Reputational risk management is also challenging organizations as criminal behavior grabs headlines and stirs public fury, or as activist investors with ESG parameters demand clear social policies. The autumn 2021 DealCloud Pulse survey of investment bankers found that 87 percent would not invest in companies or sectors that could have a negative impact on their reputation regardless of potential returns.
While many firms are instituting new policies to meet regulatory or reputational risk issues, any new firmwide policy proposals should be checked throughout a system to measure their impact, and then tracked for compliance across all records. Even firms with a clear hands-off policy for certain industries can face complications when, for example, a joint-venture participant or investment target has its own exposure to that industry. Compliance teams will need to follow what bankers and their teams are working on and what’s been approved or declined—all with an internal audit trail that will highlight issues and resolve them as quickly as possible. Or, as called for in a recent KPMG report, every employee needs to take responsibility for risk management supported by a “robust governance, risk and compliance program.”
A culture of collaboration around compliance and risk can be reinforced when bankers focus on reducing opportunity risk.

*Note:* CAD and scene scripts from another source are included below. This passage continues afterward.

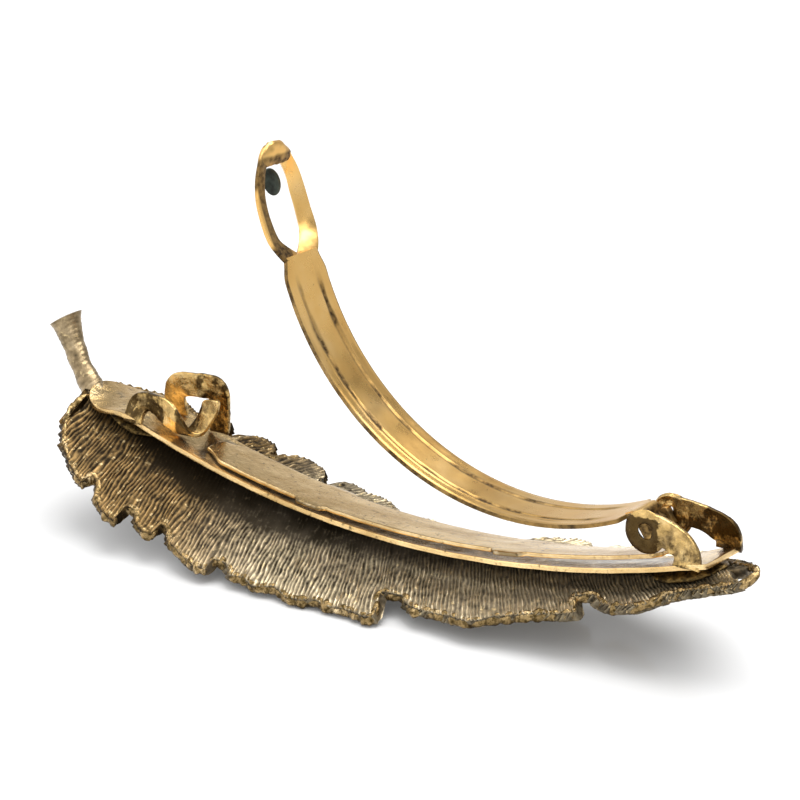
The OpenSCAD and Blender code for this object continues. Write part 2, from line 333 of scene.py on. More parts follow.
class NodeTree:
    """The nodes of a material or a world, which end in the shader that is there already."""

    def __init__(self, owner, shader, space):
        owner.use_nodes = True
        self.owner = owner
        self.tree = owner.node_tree
        self.shader = self.tree.nodes[shader]
        self.place = self.add("TexCoord", out=space)

    def add(self, kind, inputs=None, out=0, stops=(), **settings):
        """Adds a node with its settings, a ramp's stops and its links, and returns one output."""
        node = self.tree.nodes.new("ShaderNode" + kind)
        for key, value in settings.items():
            setattr(node, key, value)
        while stops and len(node.color_ramp.elements) < len(stops):
            node.color_ramp.elements.new(0.5)
        for index, (position, tint) in enumerate(stops):
            if isinstance(tint, str):
                tint = colour(tint)
            elif isinstance(tint, float):
                tint = [tint, tint, tint, 1.0]
            node.color_ramp.elements[index].position = position
            node.color_ramp.elements[index].color = tint
        self.fill(node, inputs or {})
        return node.outputs[out]

    def fill(self, node, inputs):
        """Sets a node's inputs, and links those whose value is another node's output."""
        for key, value in inputs.items():
            if isinstance(value, bpy.types.NodeSocket):
                self.tree.links.new(value, node.inputs[key])
            else:
                node.inputs[key].default_value = value

    def end(self, **inputs):
        """Fills the shader, and returns the finished material or world."""
        self.fill(self.shader, {key.replace("_", " "): value for key, value in inputs.items()})
        return self.owner

    def patches(self, size_mm, detail, rough, stops, stretch=(1.0, 1.0, 1.0)):
        """Patches about size_mm across: cloudy noise, cut at the stops of a ramp."""
        where = self.add("Mapping", {"Vector": self.place, "Scale": stretch})
        cloud = {"Vector": where, "Scale": METRE / size_mm, "Detail": detail, "Roughness": rough}
        return self.add("ValToRGB", {"Fac": self.add("TexNoise", cloud)}, stops=stops)

    def pits(self, size_mm, detail, rough, depth_mm, strength):
        """A pitted surface: cloudy noise about size_mm across, as a bump depth_mm deep."""
        where = self.place
        cloud = {"Vector": where, "Scale": METRE / size_mm, "Detail": detail, "Roughness": rough}
        height = self.add("TexNoise", cloud)
        return self.add("Bump", {"Height": height, "Distance": depth_mm * MM, "Strength": strength})

    def lay(self, under, mask, strength, over):
        """Lays one colour over another where the mask is light, as strongly as strength says."""
        factor = self.add("Math", {0: mask, 1: strength}, operation="MULTIPLY")
        return self.add("Mix", {0: factor, 6: under, 7: over}, out=2, data_type="RGBA")


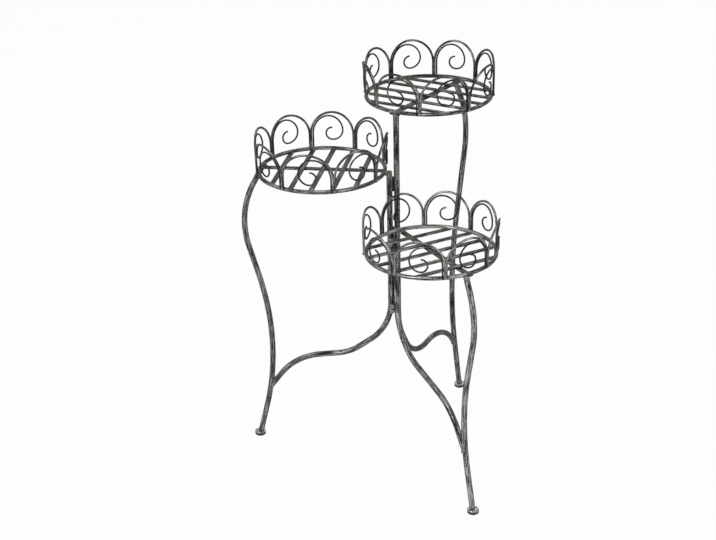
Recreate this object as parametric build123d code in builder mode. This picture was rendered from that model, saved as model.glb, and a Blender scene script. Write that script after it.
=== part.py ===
from build123d import *
import os
from dataclasses import dataclass
from math import cos, pi, radians, sin, sqrt, tan

# Folding plant stand: three trays, each on its own post and leg, hinged post to post
# Millimetres, +Z up, floor at Z = 0, origin in the middle of the footprint

# Bars and wires
bar_diameter = 10.0
ring_rod = 7.0
arch_wire = 4.0
scroll_wire = 3.0
weld_gap = 0.15
bar_sides = 6
wire_sides = 6
ring_sides = 40
round_sides = 16

# Trays
ring_radius = 104.4
post_rise = 3.0
slat_width = 8.0
slat_thickness = 3.0
slat_pitch = 34.3
slat_count = 5
crossbar_width = 10.0
crossbar_thickness = 3.0

# Petals: an arch and a scroll each, standing on the outside of the ring
petal_count = 8
petal_height = 65.0
petal_drop = 3.0
petal_lean = 0.06
arch_chords = 8
scroll_follow = 2
scroll_bends = ((24.2, 135, 4), (18.0, 90, 3), (11.0, 90, 2), (10.5, 90, 2))

# Braces, feet and glides
brace_start = 237.0
brace_knee = (171.6, 165.1)
brace_meet = 104.0
brace_bends = (93.0, 81.5, 112.0)
foot_reach = 244.1
foot_diameter = 20.0
foot_height = 7.0
foot_chamfer = 1.2
groove_depth = 1.5
groove_width = 1.6
glide_diameter = 15.0
glide_thickness = 2.5
glide_recess = 1.0

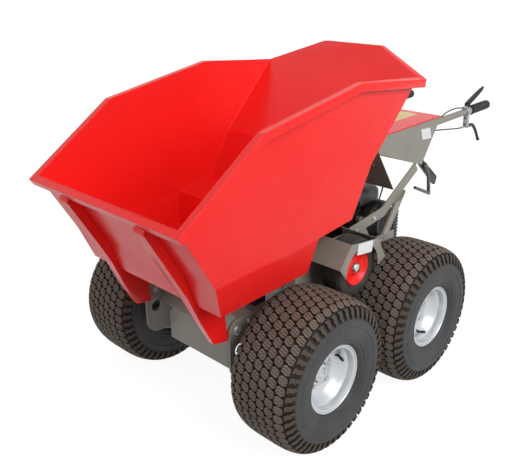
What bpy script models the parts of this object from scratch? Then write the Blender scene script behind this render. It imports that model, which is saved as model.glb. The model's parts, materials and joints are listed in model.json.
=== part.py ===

Once on board with a single system, many bankers have found that efficiency reduces deal risk in several ways. They save time developing the pipeline, target deals with the deepest relationships, and leverage active business in other parts of the organization.
Without collaboration between compliance teams and investment professionals—without databases that house all geographies and business divisions—banking teams waste precious time that may result in potential deals slipping away. Many tell stories about feeling like they were led down a garden path on too many deals before conflicts and other compliance issues were uncovered. Once they have the right system, all teams appreciate saving time rather than wasting it in a bottleneck of diligence.